Pissy...."YES....THAT'S RIGHT. AND WHAT ELSE DID I WANT?"
At this point, I was done. I replied that I didn't have her order in front of me but would be glad to get my supervisor to which she responded,
"YES. DO THAT. I'D LIKE TO TALK TO SOMEONE ABOUT YOU."
I called Dave to the phone, feeling as if just one glass tipped over or one fork fell on the floor, that I just might cry. He took the call, and I could hear him apologizing and offering to do everything but lick the woman's big toe while I gathered plates and laid checks on tables.
In the few minutes following, the room cleared out and we were left with a heap of dirty dishes to bus and checks to close out.
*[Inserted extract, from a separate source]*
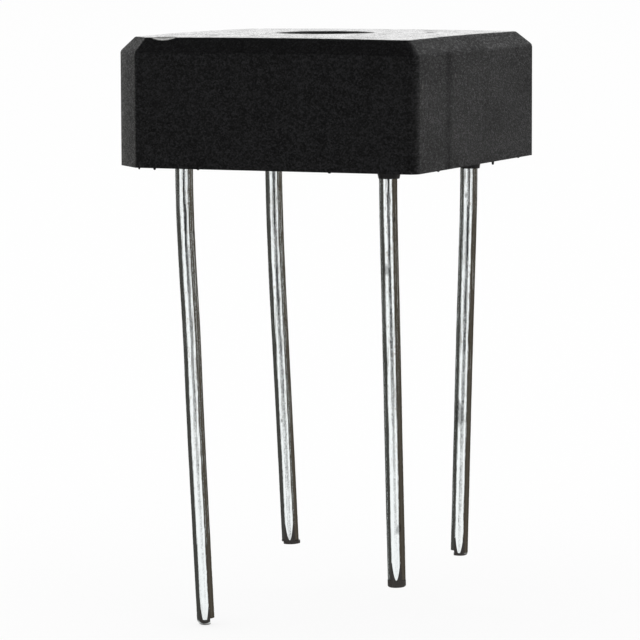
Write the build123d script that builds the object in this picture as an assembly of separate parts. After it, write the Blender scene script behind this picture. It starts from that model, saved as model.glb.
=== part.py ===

My tomato artichoke couple had waved goodbye to me during the chaos. They had signed their dinner to their room, so I grabbed the black presenter and held it in my hand as I asked Dave what the lady on the phone had been so upset about. He prefaced his story with "This is the most ridiculous thing ever..." and then filled me in while I rolled my eyes. Just as I was about to go off on how some people are so incredibly rude, I opened the black presenter from my tomato artichoke couple and saw their ticket. They had signed their dinner to their room credit card, and across the top of their ticket they wrote, "You did a great job!" The encouragement alone was a welcome tip, but underneath the credit slip, was a crisp $20 bill.
I breathed in a little bit of Jesus in that moment, and I was hit with the realization that there are two types of people in the world. There are those precious few who go out of their way to build up their neighbor, to offer a word of encouragement, to leave a much needed tip, and to make a difference in someone's night. Just because they can.
And then there are those who pitch a fit because their nuts fell off their brownie.
God bless the tomato artichoke couple, wherever they might be...and God have mercy on the man that the brownie lady goes home to.
I have a feeling he might need a tomato artichoke couple of his own.